--- start Given records ---

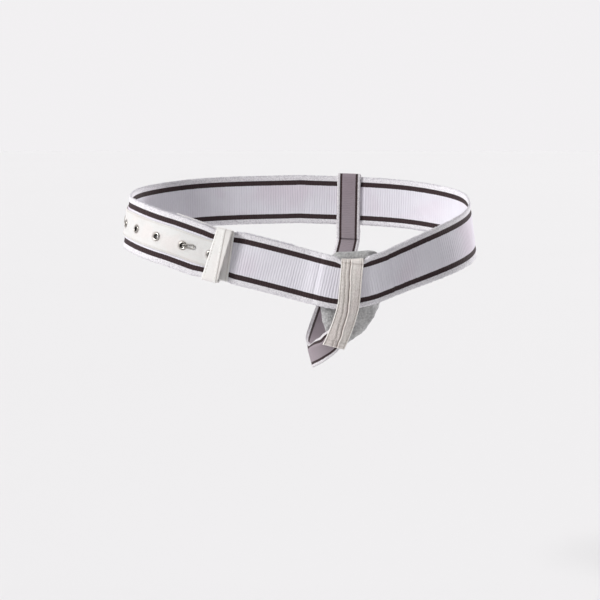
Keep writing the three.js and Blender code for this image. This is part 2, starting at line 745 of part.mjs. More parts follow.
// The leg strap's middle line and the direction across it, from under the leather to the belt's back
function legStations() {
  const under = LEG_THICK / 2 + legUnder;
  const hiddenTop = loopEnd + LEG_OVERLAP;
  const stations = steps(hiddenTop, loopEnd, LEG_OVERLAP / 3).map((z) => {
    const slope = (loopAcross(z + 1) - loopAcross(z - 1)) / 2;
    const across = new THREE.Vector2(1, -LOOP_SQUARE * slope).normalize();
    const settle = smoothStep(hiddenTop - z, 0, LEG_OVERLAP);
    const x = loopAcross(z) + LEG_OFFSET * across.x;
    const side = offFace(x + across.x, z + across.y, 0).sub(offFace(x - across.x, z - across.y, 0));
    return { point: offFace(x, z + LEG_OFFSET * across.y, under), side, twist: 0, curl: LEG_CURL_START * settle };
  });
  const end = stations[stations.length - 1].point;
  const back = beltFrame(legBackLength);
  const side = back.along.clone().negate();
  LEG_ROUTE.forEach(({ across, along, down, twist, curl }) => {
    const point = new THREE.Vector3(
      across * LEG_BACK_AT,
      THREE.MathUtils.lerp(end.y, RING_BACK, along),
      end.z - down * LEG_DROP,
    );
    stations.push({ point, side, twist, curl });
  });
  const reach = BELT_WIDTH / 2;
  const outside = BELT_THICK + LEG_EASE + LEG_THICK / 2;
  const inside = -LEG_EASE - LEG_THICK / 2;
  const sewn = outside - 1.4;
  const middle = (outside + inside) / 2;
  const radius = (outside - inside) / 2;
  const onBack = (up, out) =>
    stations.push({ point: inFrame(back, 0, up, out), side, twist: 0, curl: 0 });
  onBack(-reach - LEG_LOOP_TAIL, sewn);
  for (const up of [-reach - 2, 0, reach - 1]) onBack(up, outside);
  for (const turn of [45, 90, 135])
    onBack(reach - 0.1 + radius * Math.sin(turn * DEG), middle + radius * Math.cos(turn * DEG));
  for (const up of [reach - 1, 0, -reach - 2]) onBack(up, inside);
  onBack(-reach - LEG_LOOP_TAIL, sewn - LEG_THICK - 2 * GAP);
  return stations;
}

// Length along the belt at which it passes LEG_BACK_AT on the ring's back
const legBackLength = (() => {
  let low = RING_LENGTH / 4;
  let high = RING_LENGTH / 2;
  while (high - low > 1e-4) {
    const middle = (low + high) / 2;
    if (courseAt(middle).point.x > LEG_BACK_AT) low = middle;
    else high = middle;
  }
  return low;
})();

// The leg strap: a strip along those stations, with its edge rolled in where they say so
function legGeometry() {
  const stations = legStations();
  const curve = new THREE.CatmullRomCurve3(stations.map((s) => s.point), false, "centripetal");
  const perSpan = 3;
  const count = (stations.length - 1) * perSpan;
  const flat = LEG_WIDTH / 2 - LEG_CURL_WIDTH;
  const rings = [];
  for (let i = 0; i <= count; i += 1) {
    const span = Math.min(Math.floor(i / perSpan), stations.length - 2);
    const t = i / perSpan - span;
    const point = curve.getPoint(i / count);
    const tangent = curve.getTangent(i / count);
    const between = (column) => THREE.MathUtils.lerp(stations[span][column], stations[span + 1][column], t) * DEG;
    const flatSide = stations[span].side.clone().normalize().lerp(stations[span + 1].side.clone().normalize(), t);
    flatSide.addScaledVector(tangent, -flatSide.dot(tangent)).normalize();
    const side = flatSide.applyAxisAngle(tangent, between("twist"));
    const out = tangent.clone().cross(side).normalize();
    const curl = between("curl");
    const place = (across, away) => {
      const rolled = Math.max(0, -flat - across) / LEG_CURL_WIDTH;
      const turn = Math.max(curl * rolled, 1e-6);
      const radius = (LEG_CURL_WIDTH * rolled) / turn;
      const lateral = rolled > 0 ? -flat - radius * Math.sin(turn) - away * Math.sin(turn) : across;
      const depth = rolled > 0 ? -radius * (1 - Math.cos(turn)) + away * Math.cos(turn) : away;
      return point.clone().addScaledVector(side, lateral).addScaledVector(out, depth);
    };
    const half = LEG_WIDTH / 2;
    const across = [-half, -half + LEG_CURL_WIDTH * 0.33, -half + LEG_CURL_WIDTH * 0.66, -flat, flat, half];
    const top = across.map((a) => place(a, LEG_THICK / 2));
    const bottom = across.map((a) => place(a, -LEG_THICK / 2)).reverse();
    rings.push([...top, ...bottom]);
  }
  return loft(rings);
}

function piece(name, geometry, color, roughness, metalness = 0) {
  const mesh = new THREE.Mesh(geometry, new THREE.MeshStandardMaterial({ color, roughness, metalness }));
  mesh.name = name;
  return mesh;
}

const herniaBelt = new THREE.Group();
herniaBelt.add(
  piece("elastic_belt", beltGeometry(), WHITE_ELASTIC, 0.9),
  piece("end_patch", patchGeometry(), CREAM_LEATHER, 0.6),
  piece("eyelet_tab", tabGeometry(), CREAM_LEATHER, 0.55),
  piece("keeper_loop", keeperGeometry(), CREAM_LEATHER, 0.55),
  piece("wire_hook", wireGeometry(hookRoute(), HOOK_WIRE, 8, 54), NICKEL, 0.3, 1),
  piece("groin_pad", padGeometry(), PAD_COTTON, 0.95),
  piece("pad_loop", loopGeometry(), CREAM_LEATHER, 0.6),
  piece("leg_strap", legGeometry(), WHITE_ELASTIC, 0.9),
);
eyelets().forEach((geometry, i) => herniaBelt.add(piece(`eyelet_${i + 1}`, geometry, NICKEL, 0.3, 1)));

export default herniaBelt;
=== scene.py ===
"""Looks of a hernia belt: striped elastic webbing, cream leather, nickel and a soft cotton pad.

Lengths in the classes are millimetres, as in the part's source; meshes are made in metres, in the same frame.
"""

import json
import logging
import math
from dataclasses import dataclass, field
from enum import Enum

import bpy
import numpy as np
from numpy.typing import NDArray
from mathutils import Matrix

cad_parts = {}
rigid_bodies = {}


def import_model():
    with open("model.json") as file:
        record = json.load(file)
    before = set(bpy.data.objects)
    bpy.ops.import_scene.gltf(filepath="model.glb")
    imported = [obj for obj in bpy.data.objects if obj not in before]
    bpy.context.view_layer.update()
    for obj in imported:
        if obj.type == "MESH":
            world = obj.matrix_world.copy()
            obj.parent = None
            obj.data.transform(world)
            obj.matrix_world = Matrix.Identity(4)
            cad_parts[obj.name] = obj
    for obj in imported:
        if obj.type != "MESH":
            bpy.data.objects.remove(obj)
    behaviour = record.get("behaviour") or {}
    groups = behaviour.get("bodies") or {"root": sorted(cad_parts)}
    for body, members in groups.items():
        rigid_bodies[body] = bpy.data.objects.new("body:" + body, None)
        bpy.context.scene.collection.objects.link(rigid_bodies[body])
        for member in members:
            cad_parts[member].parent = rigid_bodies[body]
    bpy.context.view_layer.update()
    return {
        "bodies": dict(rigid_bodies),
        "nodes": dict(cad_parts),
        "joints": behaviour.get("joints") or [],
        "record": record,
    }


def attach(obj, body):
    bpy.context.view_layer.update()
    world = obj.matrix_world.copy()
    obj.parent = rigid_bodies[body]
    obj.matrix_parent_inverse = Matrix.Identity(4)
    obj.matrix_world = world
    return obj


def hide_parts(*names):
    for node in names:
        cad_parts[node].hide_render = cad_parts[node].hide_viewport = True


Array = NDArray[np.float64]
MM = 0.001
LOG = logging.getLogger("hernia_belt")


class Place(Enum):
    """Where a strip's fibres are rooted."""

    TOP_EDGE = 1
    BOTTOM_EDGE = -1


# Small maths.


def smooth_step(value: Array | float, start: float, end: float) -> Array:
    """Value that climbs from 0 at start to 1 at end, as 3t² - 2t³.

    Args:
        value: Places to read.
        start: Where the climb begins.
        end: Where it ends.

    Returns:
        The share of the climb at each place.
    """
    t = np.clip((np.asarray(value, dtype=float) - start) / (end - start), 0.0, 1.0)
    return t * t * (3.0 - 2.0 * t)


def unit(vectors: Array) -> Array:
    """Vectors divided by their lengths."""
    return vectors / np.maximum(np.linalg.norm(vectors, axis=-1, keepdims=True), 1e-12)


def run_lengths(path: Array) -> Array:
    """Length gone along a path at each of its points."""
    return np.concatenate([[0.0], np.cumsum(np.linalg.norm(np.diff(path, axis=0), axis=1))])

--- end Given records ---
--- start Given records ---

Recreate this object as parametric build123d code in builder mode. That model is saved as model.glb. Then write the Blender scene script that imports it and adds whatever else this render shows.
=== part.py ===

--- end Given records ---

What you will do:
Scan the material above for the string "True" and report each line where you find it.

Full response:
        cad_parts[node].hide_render = cad_parts[node].hide_viewport = True
    return vectors / np.maximum(np.linalg.norm(vectors, axis=-1, keepdims=True), 1e-12)